One of the reasons the carpet industry left Amsterdam and the Northeast, according to Thomann, was a shift in emphasis by the industry to the tufting process. Tufting produces carpet more quickly than the weaving process used in Amsterdam. One issue, Thomann said, was that the tufting machines were too huge and heavy to fit into the old multi-storied mill buildings in Amsterdam and other northern cities.
According to an industry trade group, the Carpet and Rug Institute, tufted carpet accounts for 95 percent of carpets made today.
On its website, the Carpet and Rug Institute describes tufting this way, “[It] is the process of creating textiles, especially carpet, on specialized multi-needle sewing machines.

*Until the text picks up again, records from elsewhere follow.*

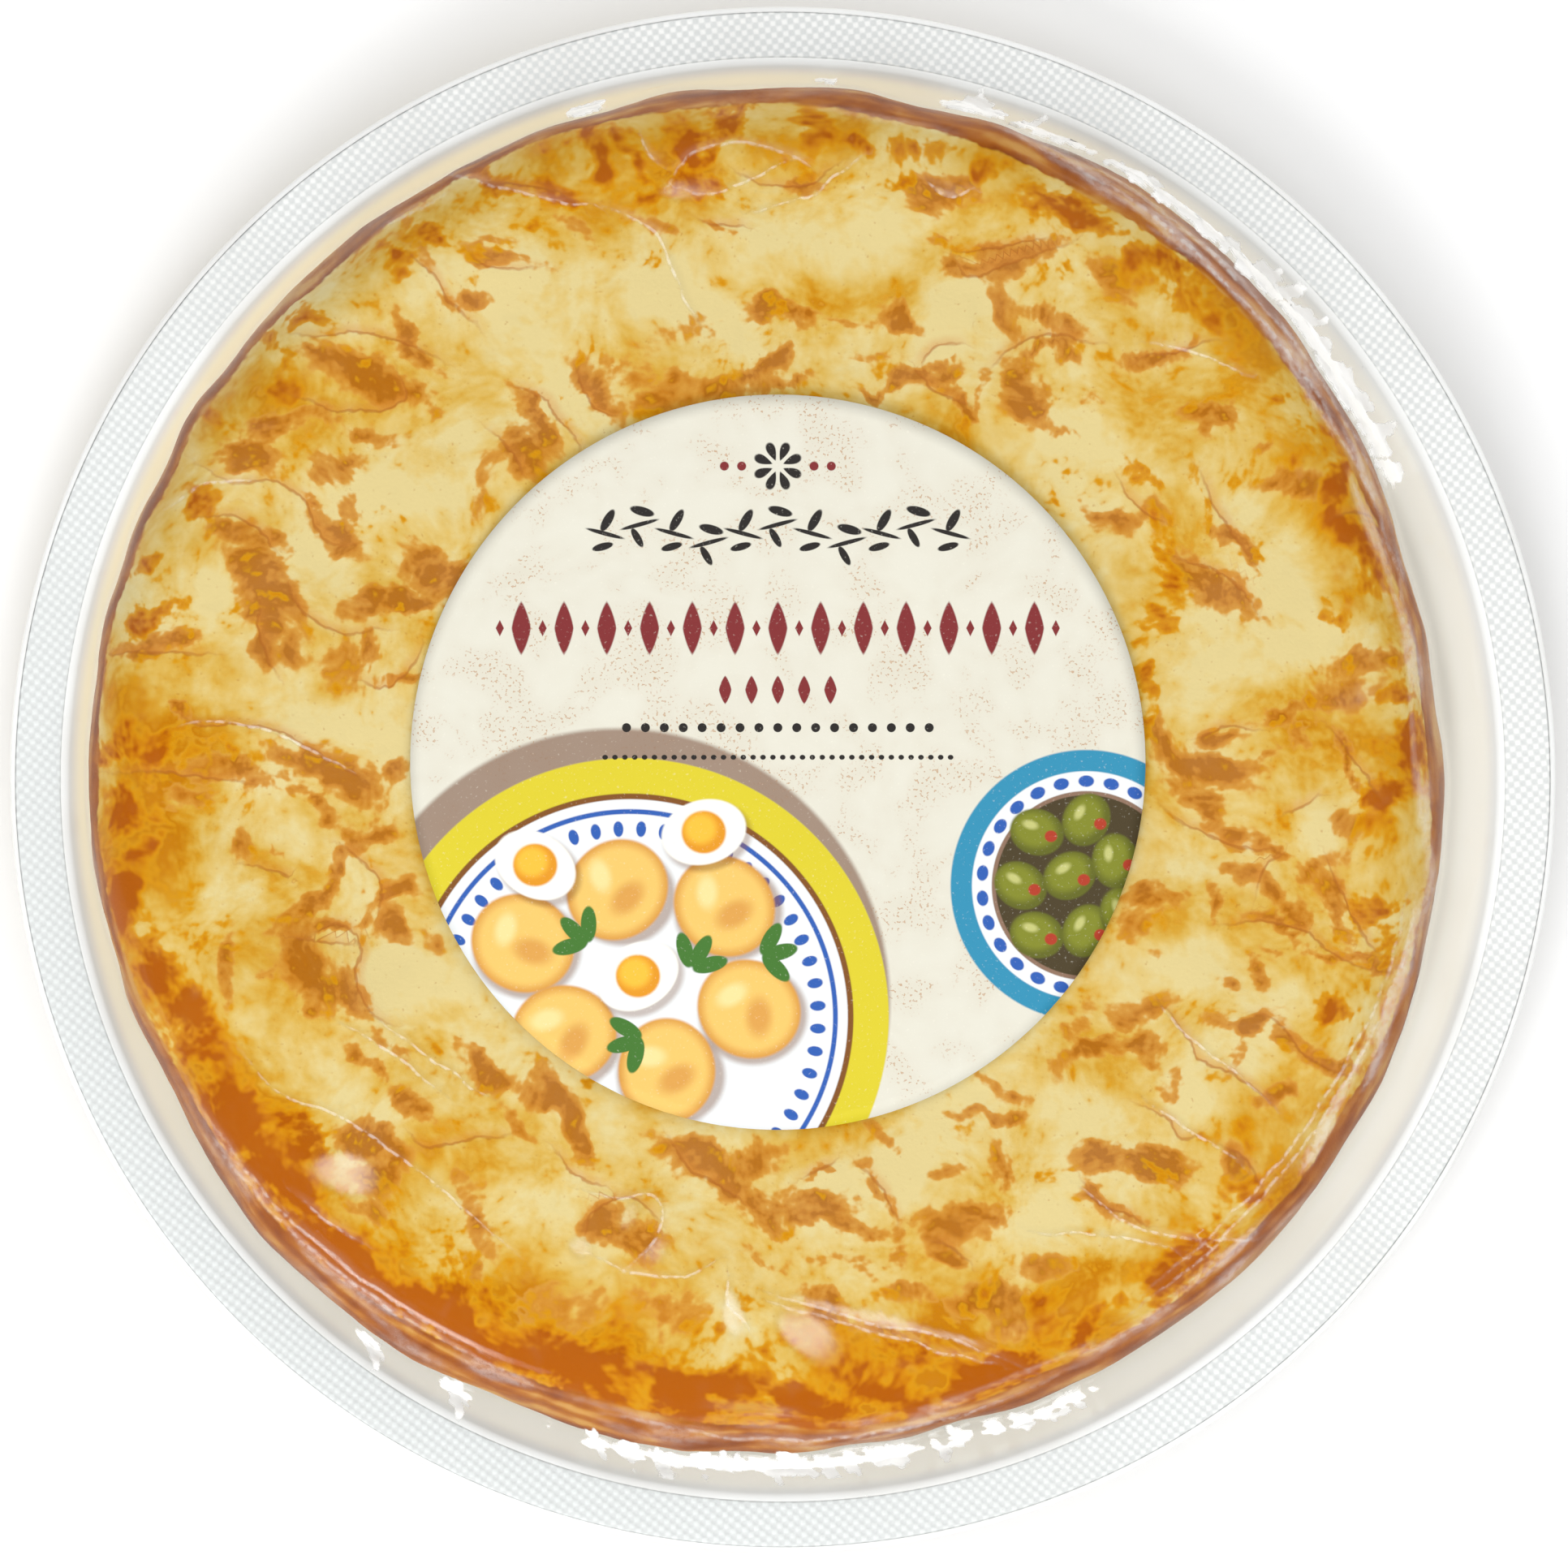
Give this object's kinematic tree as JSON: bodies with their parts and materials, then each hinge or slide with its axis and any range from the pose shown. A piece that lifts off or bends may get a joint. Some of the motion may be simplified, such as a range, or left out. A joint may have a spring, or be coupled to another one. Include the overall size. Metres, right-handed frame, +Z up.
{
  "type": "packed spanish omelette",
  "caption": "Round potato omelette sealed in a shallow white plastic tray under a clear film that follows its top and side, with a round paper label lying on the film.",
  "frame": {"origin": "under the centre of the tray, on the surface that it stands on", "axes": "+Z up through the tray's centre; +Y towards the top of the label and +X to its right, as a reader of the label sees it"},
  "size_m": [0.19, 0.19, 0.0274],
  "materials": {
    "tray_plastic": "thin formed white plastic, slightly milky, with a fine diamond emboss on the sealed flange",
    "browned_egg": null,
    "clear_film": "clear glossy plastic film with soft wrinkles and folds",
    "label_paper": "smooth coated cream paper with printed fields of colour"
  },
  "bodies": {
    "root": {"tray": "tray_plastic", "omelette": "browned_egg", "film": "clear_film", "label": "label_paper"}
  },
  "joints": []
}
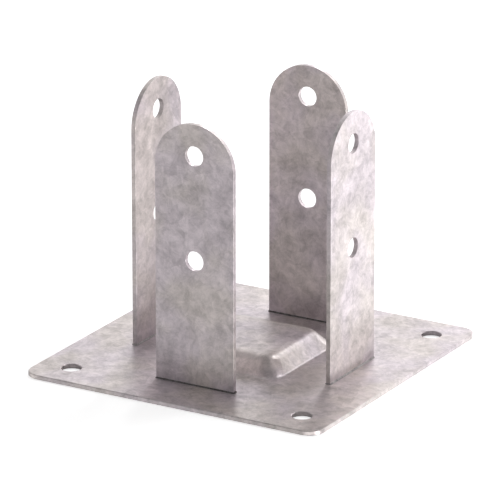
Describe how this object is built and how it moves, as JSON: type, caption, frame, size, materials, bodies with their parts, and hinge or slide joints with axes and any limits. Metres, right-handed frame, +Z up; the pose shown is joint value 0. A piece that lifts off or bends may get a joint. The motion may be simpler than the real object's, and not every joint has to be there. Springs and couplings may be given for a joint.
{
  "type": "timber post base",
  "caption": "Square flat steel plate with a raised central pad and upright round-topped straps that grip a square timber post, drilled for anchors and post bolts.",
  "frame": {"origin": "centre of the plate's underside, on the ground", "axes": "+Z up along the post, +X and +Y square to the plate's sides, each through the middle of a strap"},
  "size_m": [0.14, 0.14, 0.1145],
  "materials": {
    "galvanised_steel": "hot-dip galvanised, satin, cloudy mottle"
  },
  "bodies": {
    "root": {"base_plate": "galvanised_steel", "strap_front": "galvanised_steel", "strap_right": "galvanised_steel", "strap_back": "galvanised_steel", "strap_left": "galvanised_steel", "weld_front": "galvanised_steel", "weld_right": "galvanised_steel", "weld_back": "galvanised_steel", "weld_left": "galvanised_steel"}
  },
  "joints": []
}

Several hundred needles stitch hundreds of rows of pile yarn tufts through a backing fabric called the primary backing.”
In the weaving process, yarns are simultaneously interlaced, eliminating the need for a secondary backing. Some American-made carpets are still woven this old-fashioned way at three locations — Eden, North Carolina; Landrum, South Carolina and Bloomsburg, Pennsylvania.
Bloomsburg Carpet advertises that it maintains the tradition of weaving carpet in the styles that formerly were woven in Amsterdam, including Axminster and Wilton. These names derive from locations in England where the rugs were first produced. There is an Axminster in Devonshire and a Wilton in Wiltshire.
According to the photo of an advertising display used by Mohawk Carpet now archived at the Walter Elwood Museum, Mohawk’s North Shore Wilton brand promised it was available in 14 colorful patterns. Axminster carpet also was known for use of many colors and patterns. In its Amsterdam days Mohawk used the advertising slogan, “On the well covered floor, every square inch counts.”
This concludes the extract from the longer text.